Task instructions → Starting at the line that contains "Model this object", copy every line down to the line that contains "# The origin", inclusive, exactly as it stands. Omit all other lines.

--- start ---

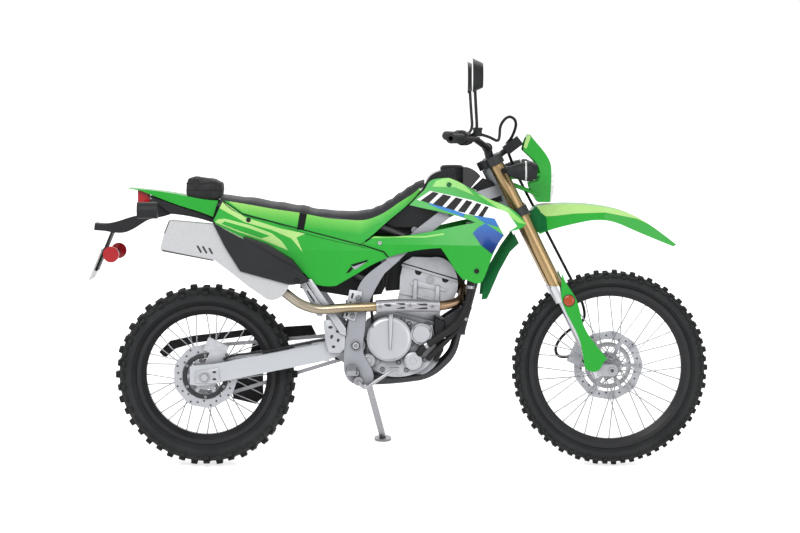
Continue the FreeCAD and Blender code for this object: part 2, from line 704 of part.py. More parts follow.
FENDER_TIP_X = 945.0
FENDER_Z = 758.0
FENDER_LENGTH = 500.0
FENDER_HALF = 84.0
FENDER_TONGUE = 6.0
FENDER_TOP_SHARES = (
    ((-0.96, 0.264), (-0.858, 0.278), (-0.79, 0.28), (-0.652, 0.278), (-0.516, 0.264), (-0.344, 0.222),
     (-0.14, 0.106), (0.0, 0.0)),
    ((-0.022, -0.012),),
    ((-0.19, 0.056), (-0.326, 0.114), (-0.428, 0.156), (-0.516, 0.172), (-0.598, 0.168), (-0.698, 0.148),
     (-0.8, 0.124), (-0.936, 0.074)),
    ((-0.998, 0.162),),
)
GUARD_LENGTH = 340.0
GUARD_X = 686.0
GUARD_Z = 330.0
GUARD_SHARES = (
    ((-0.40, 0.991),),
    ((-0.321, 0.832), (-0.271, 0.753), (-0.229, 0.635), (-0.2, 0.515), (-0.159, 0.415), (-0.079, 0.297),
     (0.0, 0.197), (0.05, 0.138)),
    ((0.009, 0.097),),
    ((-0.071, 0.009), (-0.1, 0.009)),
    ((-0.159, 0.038), (-0.179, 0.106)),
    ((-0.2, 0.218), (-0.229, 0.335), (-0.288, 0.465), (-0.359, 0.603), (-0.409, 0.744)),
    ((-0.409, 0.903),),
)
GUARD_OUT = 28.0


def front_fender():
    block = slab(outline((FENDER_TIP_X, FENDER_Z), FENDER_LENGTH, FENDER_TOP_SHARES), -FENDER_HALF, FENDER_HALF)
    rear = FENDER_TIP_X - FENDER_LENGTH - OVERRUN
    plan = [(rear, FENDER_HALF * 0.76), (FENDER_TIP_X - FENDER_LENGTH * 0.93, FENDER_HALF * 0.76),
            (FENDER_TIP_X - FENDER_LENGTH * 0.80, FENDER_HALF), (FENDER_TIP_X - FENDER_LENGTH * 0.5, FENDER_HALF),
            (FENDER_TIP_X, FENDER_HALF * 0.35)]
    mask = plan_mask(plan, 0, HEAD_Z + HEAD_Z)
    outer = block.common(mask)
    inner = block.common(mask)
    shrink = FreeCAD.Matrix()
    shrink.scale(1.0, (FENDER_HALF - PANEL_WALL) / FENDER_HALF, 1.0)
    inner = inner.transformGeometry(shrink)
    inner.translate(V(0, 0, -PANEL_WALL))
    drop = inner.copy()
    for step in range(1, 4):
        drop = drop.fuse(inner.translated(V(0, 0, -step * FENDER_HALF / 3)))
    reach = UPPER_TUBE_RADIUS + UPPER_TUBE_RADIUS
    tongue = Part.makeBox(FORK_OFFSET + reach, FENDER_HALF, FENDER_TONGUE,
                          V(FORK_OFFSET, -FENDER_HALF / 2, -CLAMP_WALL / 2 - FENDER_TONGUE))
    tongue.Placement = FreeCAD.Placement(steering_point(CLAMP_LOW_Z), FreeCAD.Rotation(V(0, 1, 0), -RAKE))
    return fused([outer.cut(drop).Solids[0], tongue])


def fork_guards():
    wire = outline((GUARD_X, GUARD_Z), GUARD_LENGTH, GUARD_SHARES)
    near = FORK_HALF - SEAL_RADIUS
    far = FORK_HALF + GUARD_OUT + PANEL_WALL + PANEL_WALL
    block = slab(wire, FORK_HALF, far)
    pocket = slab(wire, near, FORK_HALF + GUARD_OUT + FIT)
    return block.cut(pocket)


# Frame

HEAD_JOIN_Z = 945.0
BEAM_SHARES = ((0.0, 0.19, 0.0), (0.2, 0.33, 0.10), (0.47, 0.95, 0.31), (0.69, 1.0, 0.59), (0.97, 1.0, 1.0))
BEAM_RUN = 395.0
BEAM_DROP = 240.0
BEAM_HALF_SPAN = 118.0
TANK_RESTS = ((232.0, 931.0, 66.0), (52.0, 811.0, 112.0))
SHOCK_EAR = ((-48.0, 690.0), (-10.0, 742.0), (-62.0, 774.0), (-92.0, 756.0), (-84.0, 730.0))
PLATE_X = -186.0
PLATE_Z = 286.0
PLATE_HEIGHT = 430.0
PLATE_SHARES = (
    ((0.219, 0.905), (0.14, 0.826), (0.1, 0.747), (0.063, 0.628), (0.037, 0.512), (0.014, 0.393), (0.0, 0.274),
     (0.0, 0.12)),
    ((0.037, 0.04), (0.11, 0.007)),
    ((0.22, 0.007),),
    ((0.22, 0.12), (0.15, 0.26), (0.16, 0.42), (0.18, 0.60), (0.226, 0.723), (0.321, 0.888)),
    ((0.44, 0.99),),
    ((0.344, 0.998),),
)
CRADLE_SHARES = ((0.14, 0.0), (0.42, 0.005), (0.75, 0.04), (0.95, 0.22), (1.0, 0.42))


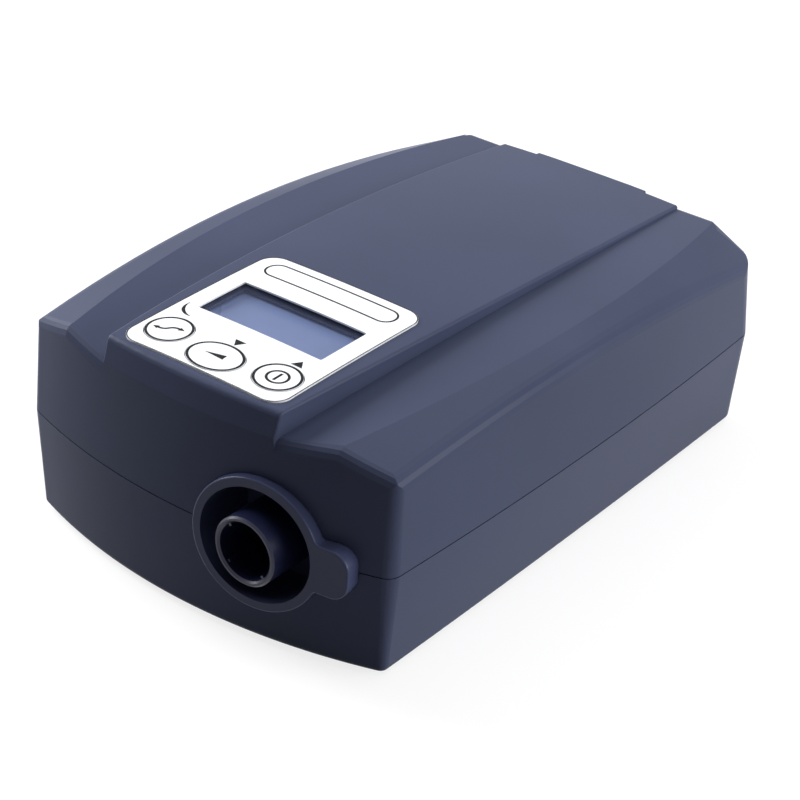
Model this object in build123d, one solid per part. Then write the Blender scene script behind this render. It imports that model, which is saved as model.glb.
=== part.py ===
from build123d import *
import os
from math import cos, radians, sin, sqrt, tan

# A table-top CPAP machine. Millimetres, front towards -Y, +X to the right, +Z up.
# The origin is the middle of the footprint, on the surface that the feet stand on.

# ---------------------------------------------------------------- case: driving dimensions
case_length = 218.8            # foremost point of the front wall to the rearmost of the rear wall
case_width = 145.0             # at the widest, half-way along, at the seam
outlet_reach = 4.8             # how far the air outlet stands in front of the case
front_bow = 12.3               # bulge of the front wall, in plan
side_bow = 2.9                 # bulge of each side wall, in plan
rear_bow = 2.5                 # bulge of the rear wall, in plan
front_corner_radius = 5.0
rear_corner_radius = 9.0
wall = 2.4                     # moulded wall of both shells
foot_stand = 1.2               # how far the feet hold the case off the surface
base_height = 34.6             # underside of the base to the seam
base_taper_angle = 3.6         # degrees, the base narrows downwards
cover_draft_angle = 1.5        # degrees, the cover's walls lean inwards
cover_rear_lean_angle = 4.5    # degrees, the cover's rear wall leans more
cover_corner_angle = 10.0      # degrees, how fast the cover's rear corners grow rounder upwards
base_rear_taper_angle = 1.0    # degrees, the base's rear wall leans less
base_side_ease = 2.2           # how much flatter the base's sides are at the bottom
base_corner_ease = 3.0         # how much sharper the base's rear corners are at the bottom
base_edge_radius = 2.0         # round of the base's bottom edge
seam_groove = 0.4              # depth and height of the shadow line along the cover's foot
rim_height = 2.2               # tongue of the base that stands inside the cover
fit_gap = 0.15                 # clearance of one piece located in another, per side
touch_gap = 0.3                # clearance between a moving piece and its neighbours

# Heights of the top surfaces, each given at the front, half-way and at the rear.
shoulder_inner_heights = (71.2, 74.6, 70.4)    # beside the deck
crease_heights = (73.2, 75.0, 70.8)            # along the crease of each shoulder
edge_heights = (67.0, 72.9, 60.6)              # where the shoulder would meet the side wall
crease_insets = (18.3, 8.6, 19.6)              # distance of the crease from the case's corners, across
deck_half_widths = (33.0, 37.7, 36.0)
deck_crest_z = 79.7
deck_crest_back = 45.0         # crest of the deck, behind the front corners
deck_arch_radius = 1700.0
deck_crown = 0.8               # how much the deck rises from its edges to its middle
valley_half_width = 35.0       # where the shoulder's inner height is measured
bullnose_reach = 3.9           # extent of the rounded shoulder edge along wall and top
front_nose_reach = 5.0
rear_nose_reach = 5.0
deck_rear_reach = 2.5
lip_foot_z = 70.6              # where the deck's sloping front lip starts
lip_lean_angle = 16.0          # degrees from upright
lip_edge_radius = 2.2          # round of the deck's front edge
deck_edge_radius = 0.9         # round of the deck's side edges
rear_step_x = 22.0             # the deck's rear edge is set back beyond this
rear_step_depth = 1.2

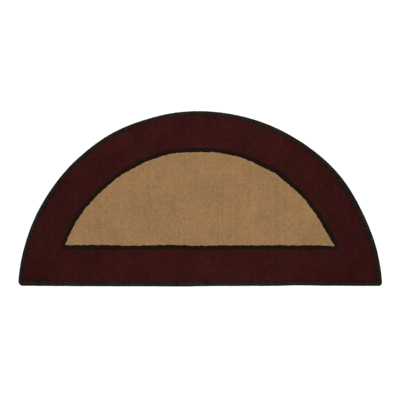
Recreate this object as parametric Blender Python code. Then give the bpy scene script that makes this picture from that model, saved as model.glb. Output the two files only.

--- end ---

Answer to this problem →
Model this object in build123d, one solid per part. Then write the Blender scene script behind this render. It imports that model, which is saved as model.glb.
=== part.py ===
from build123d import *
import os
from math import cos, radians, sin, sqrt, tan

# A table-top CPAP machine. Millimetres, front towards -Y, +X to the right, +Z up.
# The origin is the middle of the footprint, on the surface that the feet stand on.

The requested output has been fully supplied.